Batgirl will not be flying onto HBO Max screens, but some insiders got to see the film during secret screenings on the Warner Bros. lot this week.
They were people who worked on the movie, both cast and crew, as well as representatives and executives.
One source described them as “funeral screenings,” held before the film is sent off to an undisclosed afterlife, with footage locked away in a vault, either physical or digital.
On Aug. 2, Batman became a most talked-about film when news broke that new Warner Bros. Discovery CEO David Zaslav had opted to scrap the $90 million DC film in order to take a tax write-down.
Batgirl was deep in postproduction when Warners canceled the project but was still far from complete, with temp visual effects and score. The film had previously held a single test screening, the only time members of the public saw a cut.
Could Batgirl become the next Zack Snyder’s Justice League, an abandoned film that later sees the light of day?
But Batgirl is different for multiple reasons. Justice League was not a tax write-down for the studio. It was released in theaters, and there was no legal reason an alternate version could not exist down the road. If the studio were to release Batgirl, it would run afoul of rules that allow Warner Bros. Discovery to claim a tax-write down.
What’s more, filmmakers Adil El Arbi and Bilall Fallah say they do not personally have access to any footage, though sources say it’s possible some players connected to the project may have footage on personal drives. In contrast, when Snyder left Justice League in the spring of 2017, he departed with a laptop containing rough, four-hour cut of the film, one he later would complete after a years-long campaign from fans demanding to see his version of the film.
Generally, a studio will not get the full tax write-down immediately on a money-losing project, but rather will get a certain percentage right away and the rest over a period of years. That’s because it’s unclear how much a project might make (or lose) over its lifetime as it hits cable and other platforms.

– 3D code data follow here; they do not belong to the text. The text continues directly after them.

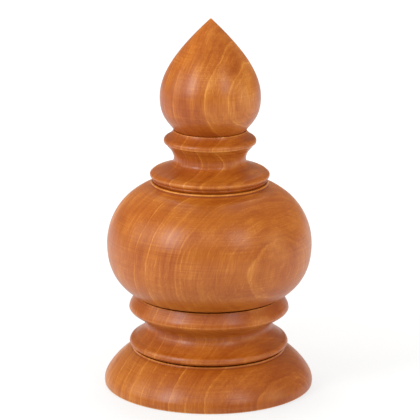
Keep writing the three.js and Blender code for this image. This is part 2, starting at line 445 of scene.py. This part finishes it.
def ramp(tree, factor, stops):
    """A colour ramp. Each stop is (place, colour) or (place, grey)."""
    node = add_node(tree, "ShaderNodeValToRGB", [factor])
    elements = node.color_ramp.elements
    while len(elements) < len(stops):
        elements.new(0.5)
    for element, (place, colour) in zip(elements, stops):
        element.position = place
        grey = isinstance(colour, (int, float))
        element.color = (colour, colour, colour, 1) if grey else (*colour, 1)
    return node.outputs[0]


def bump(tree, height, depth):
    """A normal from a height of 0 to 1 that stands for depth metres."""
    node = add_node(tree, "ShaderNodeBump")
    node.inputs["Strength"].default_value = 1
    node.inputs["Distance"].default_value = depth
    tree.links.new(height, node.inputs["Height"])
    return node.outputs[0]


# ---- Wood ---------------------------------------------------------------------------------------

WOOD = (0.385, 0.106, 0.010)  # its middle colour
TONE_STEP = (0.07, 0.135, 0.24)  # change of the logarithm of the colour for one step of tone
LAYER = 16.3  # mm between the main growth lines
DARKEST, LIGHTEST = -5, 7  # the range of tone
COLOUR_STOPS = 13  # steps of the colour ramp over that range
LESSER_PER_LAYER = 4.3  # weaker growth lines in each layer

# How strong a growth line is, by how far through its layer a point lies: (part of the way, strength).
LINE_PROFILE = [(0, 0), (0.02, 1), (0.055, 0.7), (0.1, 0.15), (0.2, 0), (1, 0)]
LESSER_PROFILE = [(0, 0), (0.1, 1), (0.2, 0.6), (0.4, 0), (1, 0)]

OIL_IOR = 1.43  # of the satin oil on the wood
WOOD_RELIEF = 0.06 * MM  # depth of the lathe marks and fibres

# Sizes of the wood's features, in mm: through the layers, across them, and along the fibres.
LAYER_WAVE = (30, 30, 60)  # this one and BROAD_TURNING are in the design's own axes
WAVE_BEND = 8  # mm, about four times how far a wave moves a layer
LINE_BREAKS = (13, 14, 26)
LESSER_PATCHES = (7, 11, 26)
STREAK = (1.5, 1.9, 26)
STREAK_GROUP = (22, 26, 34)
BAND = (4.5, 30, 90)
PATCH = (26, 30, 44)
FIBRE = (1, 1, 22)
PORE = (0.7, 0.7, 6)
BROAD_TURNING = (40, 40, 16)  # where the lathe marks are deeper or shallower
MARK_WIDTH = 1.1  # of a lathe mark
MARK_REACH = 60  # how far a lathe mark goes around before it changes

# How strongly each feature changes the tone. EDGE_HIGHLIGHT_AND_SHADE paints a highlight on sharp outer
# edges and shade in sharp inner corners. BLANKS scales the first three after EDGE_HIGHLIGHT_AND_SHADE.
EDGE_HIGHLIGHT_AND_SHADE = 6
LAYER_TONE = 1.2
BAND_TONE = 7
PATCH_TONE = 9
FIBRE_TONE = 8
MARK_TONE = 9
PORE_TONE = -1.3


def wood_colour(tree, tone):
    """The colour for a tone.

    0 is the middle colour, less is darker and redder, and more is lighter and yellower.
    """
    factor = spread(tree, tone, DARKEST, LIGHTEST, 0, 1)
    stops = []
    for step in np.linspace(DARKEST, LIGHTEST, COLOUR_STOPS):
        colour = [channel * math.exp(change * step) for channel, change in zip(WOOD, TONE_STEP)]
        stops.append(((step - DARKEST) / (LIGHTEST - DARKEST), colour))
    return ramp(tree, factor, stops)


def grain_space(tree, place, facing, pith, lean, twist, middle, shift):
    """The point as (distance through the growth layers, distance across, height along the fibres), in mm.

    The layers are wide cylinders about a pith behind the piece. facing is the direction in which they face,
    in degrees from the front towards +X. pith is how far away the pith is. lean and twist say how it moves
    per unit of height from the middle height. shift moves the layers.
    """
    angle = math.radians(facing)
    out = (math.sin(angle), -math.cos(angle), 0)
    side = (math.cos(angle), math.sin(angle), 0)
    reach = add_node(tree, "ShaderNodeVectorMath", [place, out], operation="DOT_PRODUCT").outputs["Value"]
    across = add_node(tree, "ShaderNodeVectorMath", [place, side], operation="DOT_PRODUCT").outputs["Value"]
    split = add_node(tree, "ShaderNodeSeparateXYZ", [place])
    above = maths(tree, "SUBTRACT", split.outputs["Z"], middle)
    reach = maths(tree, "SUBTRACT", reach, maths(tree, "MULTIPLY", above, lean))
    across = maths(tree, "SUBTRACT", across, maths(tree, "MULTIPLY", above, twist))
    reach = maths(tree, "ADD", reach, pith)
    squares = maths(tree, "ADD", maths(tree, "POWER", reach, 2), maths(tree, "POWER", across, 2))
    depth = maths(tree, "SUBTRACT", maths(tree, "SQRT", squares), pith - shift)
    wave = noise(tree, stretched(tree, place, LAYER_WAVE), detail=4)
    depth = maths(tree, "ADD", depth, signed(tree, wave, WAVE_BEND))
    return add_node(tree, "ShaderNodeCombineXYZ", [depth, across, above]).outputs[0], depth


def signed(tree, value, amount):
    """Turns noise of 0 to 1 into a change of about plus or minus a quarter of the amount."""
    return maths(tree, "MULTIPLY", maths(tree, "SUBTRACT", value, 0.5), amount)


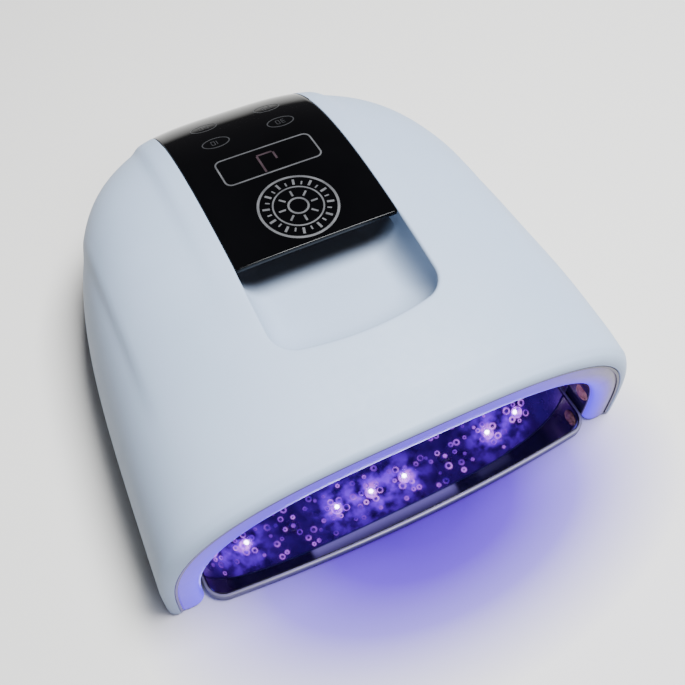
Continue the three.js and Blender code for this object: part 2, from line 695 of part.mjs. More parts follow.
casing.add(part("upper_housing", upperHousing(), softWhite));
casing.add(part("front_ring", frontRing(), ringWhite));
casing.add(part("base_frame", baseFrame(), baseGrey));
casing.add(part("touch_panel", touchPanel(), blackGloss));
mirrored(FEET).forEach(([x, y], index) => {
  const pad = part(`rubber_foot_${index + 1}`, foot(), rubberGrey);
  pad.position.set(x, y, 0);
  casing.add(pad);
});
mirrored(SCREWS).forEach(([x, y], index) => {
  const fastener = part(`casing_screw_${index + 1}`, screw(), steel);
  fastener.position.set(x, y, 0);
  casing.add(fastener);
});

chamber.add(part("reflector_dome", reflectorDome(), reflectorSilver));
chamber.add(part("led_board_crown", crownBoard(), boardWhite));
chamber.add(shoulderBoardMesh(-1), shoulderBoardMesh(1));
ledPlaces().forEach((led, index) => {
  const name = `led_${String(index + 1).padStart(2, "0")}`;
  const bead = part(name, ledGeometry(led.length), lensViolet);
  bead.position.copy(led.base);
  bead.quaternion.copy(led.turn);
  chamber.add(bead);
});
chamber.add(sensorMesh("hand_sensor_left", -1), sensorMesh("hand_sensor_right", 1));

tray.add(part("tray_base", trayBase(), blackPlastic));
tray.add(part("tray_mirror", trayMirror(), mirror));
for (const [word, side] of [
  ["left", -1],
  ["right", 1],
]) {
  tray.add(part(`tray_magnet_${word}`, magnetBox(side, TRAY_MAGNET_Y, 0.8, 2.2), steel));
  casing.add(part(`frame_magnet_${word}`, magnetBox(side, FRAME_MAGNET_Y, 2.2, 3.8), steel));
}

const display = part("display_module", displayModule(), displayGrey);
display.position.set(...DISPLAY_PLACE);
display.rotation.x = DISPLAY_TILT;
electronics.add(display);
const touchBoard = part("touch_board", new THREE.BoxGeometry(...TOUCH_BOARD_SIZE), boardGreen);
touchBoard.position.set(...TOUCH_BOARD_PLACE);
touchBoard.rotation.x = TOUCH_BOARD_TILT;
electronics.add(touchBoard);
electronics.add(part("main_board", mainBoard(), boardGreen));
CELLS.forEach(({ x, frontY, z }, row) => {
  for (const side of [-1, 1]) {
    const ends = [frontY, frontY + CELL_LENGTH].map((y) => [side * x, y, z]);
    const cell = rod(...ends, CELL_RADIUS, 20);
    electronics.add(part(`battery_cell_${2 * row + (side < 0 ? 1 : 2)}`, cell, cellBlue));
  }
});
electronics.add(part("dc_jack", dcJack(), blackPlastic));
electronics.add(part("switch_body", switchBody(), blackPlastic));
electronics.add(rockerMesh());

export default group;
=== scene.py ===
"""Looks of a desktop UV LED nail lamp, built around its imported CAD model.

Lengths are in millimetres up to the point where a mesh is made, and the frame is the CAD's:
+Z up, the hand opening facing -Y, the origin under the middle of the lamp.
"""

import json
import math
import random

import bmesh
import bpy
from mathutils import Matrix, Vector
from mathutils.geometry import delaunay_2d_cdt


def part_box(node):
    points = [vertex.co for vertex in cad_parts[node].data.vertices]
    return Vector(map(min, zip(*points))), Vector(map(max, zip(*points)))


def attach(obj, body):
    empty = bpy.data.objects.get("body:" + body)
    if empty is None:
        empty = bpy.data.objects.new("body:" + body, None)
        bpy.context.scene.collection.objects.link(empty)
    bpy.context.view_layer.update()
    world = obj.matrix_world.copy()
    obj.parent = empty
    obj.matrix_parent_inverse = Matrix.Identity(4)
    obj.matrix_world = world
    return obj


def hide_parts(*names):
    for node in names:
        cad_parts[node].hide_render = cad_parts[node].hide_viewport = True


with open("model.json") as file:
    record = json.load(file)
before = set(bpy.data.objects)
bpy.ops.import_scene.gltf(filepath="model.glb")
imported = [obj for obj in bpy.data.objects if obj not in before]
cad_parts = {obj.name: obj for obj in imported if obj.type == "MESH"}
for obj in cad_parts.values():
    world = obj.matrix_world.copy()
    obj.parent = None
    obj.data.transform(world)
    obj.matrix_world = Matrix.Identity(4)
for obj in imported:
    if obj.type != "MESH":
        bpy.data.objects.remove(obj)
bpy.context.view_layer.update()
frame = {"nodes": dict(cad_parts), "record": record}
MM = 0.001

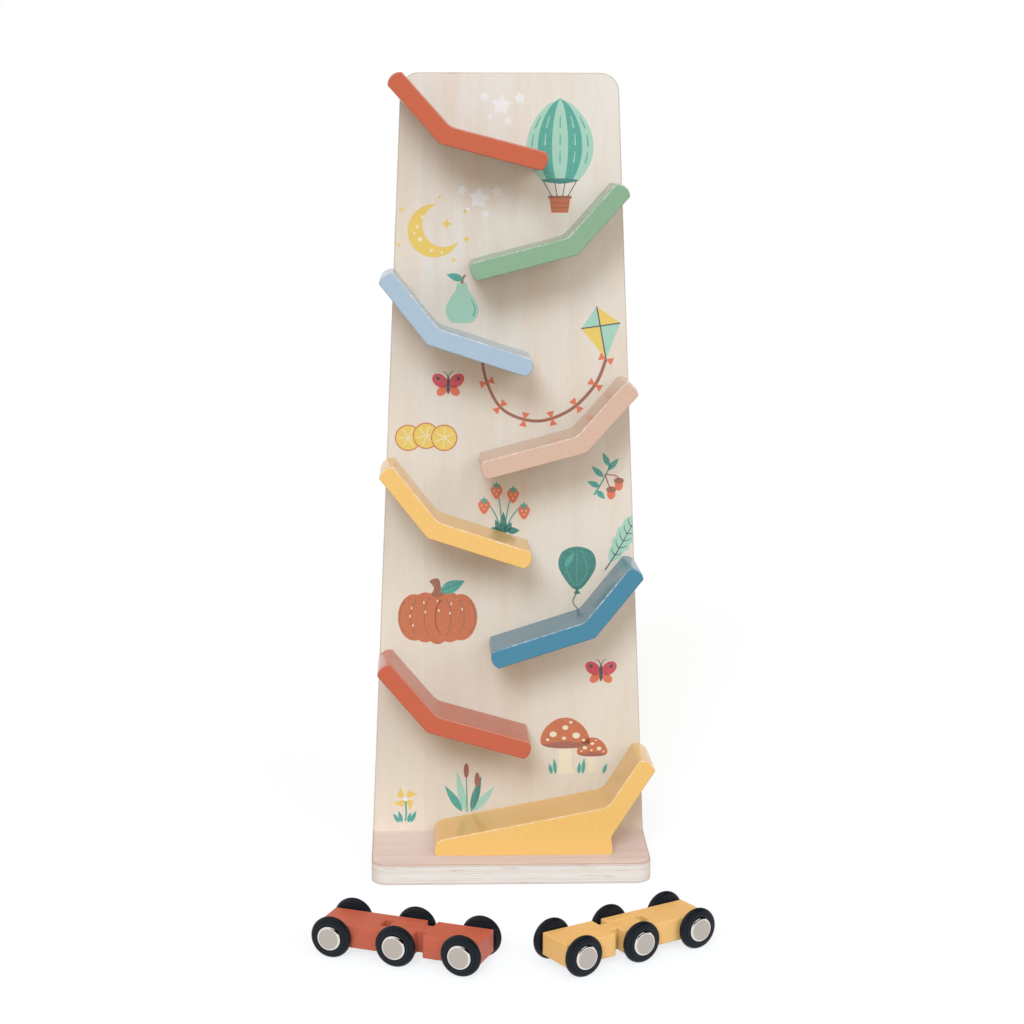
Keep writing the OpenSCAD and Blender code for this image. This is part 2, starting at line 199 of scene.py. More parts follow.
class GrowGroup:
    """A Geometry Nodes group with named inputs that is run once on an object."""

    KINDS = {float: "NodeSocketFloat", tuple: "NodeSocketVector", Material: "NodeSocketMaterial"}

    def __init__(self, name: str, **sizes: type) -> None:
        """Makes the group with a geometry in and out and one input for each size.

        Args:
            name: The group's name.
            **sizes: The type of each named input, with underscores for spaces.
        """
        self.tree = bpy.data.node_groups.new(name, "GeometryNodeTree")
        face = self.tree.interface
        face.new_socket(name="Geometry", in_out="INPUT", socket_type="NodeSocketGeometry")
        for size, kind in sizes.items():
            face.new_socket(name=size, in_out="INPUT", socket_type=self.KINDS[kind])
        face.new_socket(name="Geometry", in_out="OUTPUT", socket_type="NodeSocketGeometry")
        self.inputs = self.tree.nodes.new("NodeGroupInput").outputs

    def add(self, kind: str, inputs: dict | None = None, **settings) -> bpy.types.NodeOutputs:
        """Adds a node and gives its outputs, as add_node does."""
        return add_node(self.tree, kind, inputs, **settings).outputs

    def close(self, geometry: Socket) -> None:
        """Realizes the instances, sets the material and joins the result to the output.

        Args:
            geometry: The output socket that holds the shape.
        """
        real = self.add("GeometryNodeRealizeInstances", {"Geometry": geometry})[0]
        dressed = self.add("GeometryNodeSetMaterial", {"Geometry": real, "Material": self.inputs["Material"]})[0]
        add_node(self.tree, "NodeGroupOutput", {"Geometry": dressed})

    def run(self, name: str, mesh: Mesh, **values: float | int | tuple | Material) -> Piece:
        """Runs the group on a mesh and keeps the result as a plain mesh.

        Args:
            name: The new piece's name.
            mesh: The geometry that goes in.
            **values: A value for each named input.

        Returns:
            The new object.
        """
        piece = new_object(name, mesh)
        modifier = piece.modifiers.new(name, "NODES")
        modifier.node_group = self.tree
        for item in self.tree.interface.items_tree:
            if item.in_out == "INPUT" and item.name in values:
                modifier[item.identifier] = values[item.name]
        keep_result(piece)
        # Set Material leaves an empty first slot on what the nodes drew
        if not piece.data.materials[0]:
            piece.data.materials.pop(index=0)
        return piece


@dataclass(frozen=True)
class Finish:
    """What all finishes share: a material with its surface shader, drawn over the place on the piece."""

    name: str

    def build(self) -> Material:
        """Makes the material.

        Returns:
            The material, dressed.
        """
        material = bpy.data.materials.new(self.name)
        material.use_nodes = True
        tree = material.node_tree
        self.dress(tree, tree.nodes["Principled BSDF"], add_node(tree, "ShaderNodeTexCoord").outputs["Object"])
        return material

    def dress(self, tree: Tree, shader: Node, place: Socket) -> None:
        """Leaves the shader as it is, until a finish links its colour, gloss and relief."""


@dataclass(frozen=True)
class SatinPaint(Finish):
    """Sprayed satin water paint on sanded beech: an even coat, a soft sheen and a faint orange peel."""

    colour: str
    roughness: float = 0.21
    gloss: float = 0.44
    peel_mm: float = 0.9
    mottle_mm: float = 2.4
    grain_mm: float = 1.3
    grain_long_mm: float = 22.0
    mottle_share: float = 0.05
    fibre_share: float = 0.35
    spread: float = 0.35
    peel_depth_mm: float = 0.08
    peel_share: float = 0.12
    bounce: str = "#b7a796"
    bounce_share: float = 0.75

    def dress(self, tree: Tree, shader: Node, place: Socket) -> None:
        """Links the coat, with its blotches, fibres and orange peel.

        Args:
            tree: The material's node tree.
            shader: Its surface shader.
            place: The socket with the place on the piece.
        """
        # The coat lies a little thicker and thinner over the wood, as soft blotches
        mottle = add_node(tree, "ShaderNodeTexNoise", {
            "Vector": place, "Scale": 1 / (self.mottle_mm * MM), "Detail": 3.0, "Roughness": 0.6
        }).outputs["Fac"]
        # Fibres of the beech telegraph through as faint lines along the part
        along = add_node(tree, "ShaderNodeMapping", {
            "Vector": place,
            "Scale": (1 / (self.grain_long_mm * MM), 1 / (self.grain_mm * MM), 1 / (self.grain_mm * MM))
        }).outputs["Vector"]
        fibres = add_node(tree, "ShaderNodeTexNoise", {"Vector": along, "Scale": 1.0, "Detail": 2.0}).outputs["Fac"]
        both = add_node(tree, "ShaderNodeMath", {
            0: fibres, 1: self.fibre_share, 2: mottle
        }, operation="MULTIPLY_ADD").outputs[0]
        middle = (1 + self.fibre_share) / 2
        level = add_node(tree, "ShaderNodeMapRange", {
            "Value": both, "From Min": middle - self.spread, "From Max": middle + self.spread,
            "To Min": 1 - self.mottle_share, "To Max": 1 + self.mottle_share
        }).outputs["Result"]
        tint = add_node(tree, "ShaderNodeVectorMath", {
            0: linear(self.colour)[:3], "Scale": level
        }, operation="SCALE").outputs["Vector"]
        # Light that bounces off the paint onto the board is given a paler, greyer colour than the paint shows: painted
        # bounce light, not the paint's own colour
        bounced = add_node(tree, "ShaderNodeMath", {
            0: add_node(tree, "ShaderNodeLightPath").outputs["Is Diffuse Ray"], 1: self.bounce_share
        }, operation="MULTIPLY").outputs[0]
        colour = add_node(tree, "ShaderNodeMix", {
            0: bounced, 6: self.top_coat(tree, place, tint), 7: linear(self.bounce)
        }, data_type="RGBA").outputs[2]
        tree.links.new(colour, shader.inputs["Base Color"])
        shader.inputs["Roughness"].default_value = self.roughness
        shader.inputs["Specular IOR Level"].default_value = self.gloss
        peel = add_node(tree, "ShaderNodeTexNoise", {
            "Vector": place, "Scale": 1 / (self.peel_mm * MM), "Detail": 1.0
        }).outputs["Fac"]
        height = add_node(tree, "ShaderNodeMath", {0: peel, 1: fibres}, operation="ADD").outputs[0]
        bump = add_node(tree, "ShaderNodeBump", {
            "Height": height, "Strength": self.peel_share, "Distance": self.peel_depth_mm * MM
        })
        tree.links.new(bump.outputs["Normal"], shader.inputs["Normal"])

    def top_coat(self, tree: Tree, place: Socket, tint: Socket) -> Socket:
        """Gives the colour of the whole coat, with no painted edge highlight."""
        return tint


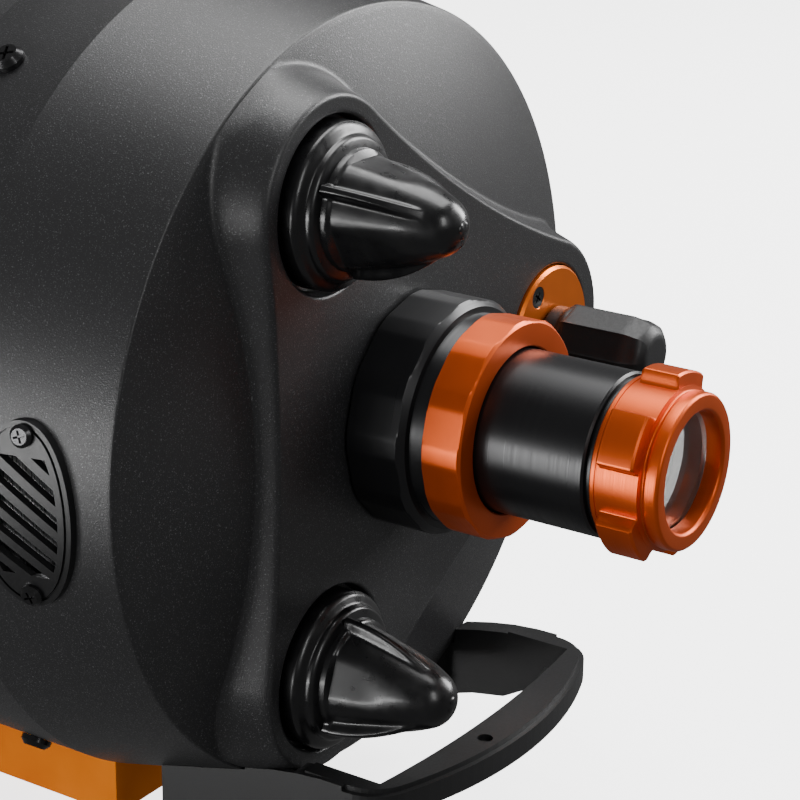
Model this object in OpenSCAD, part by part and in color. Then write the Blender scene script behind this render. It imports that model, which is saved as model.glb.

Leslie Grace starred as Barbara Gordon/Batgirl in the film, which was supposed to be one of several modestly budgeted DC projects made directly for HBO Max as part of former WarnerMedia CEO Jason Kilar’s push to juice the streaming service. Zaslav, who took the reins of the combined company in April, has reversed that strategy and is pushing Warners back to a focus on theatrical first.
While Batgirl has nabbed the most attention for being killed, it wasn’t the only victim to Zaslav’s tax write-down strategy. Scoob! Holiday Haunt, another nearly completed film that was canceled the same day as Batgirl, had its own funeral screening on the Warners lot last week.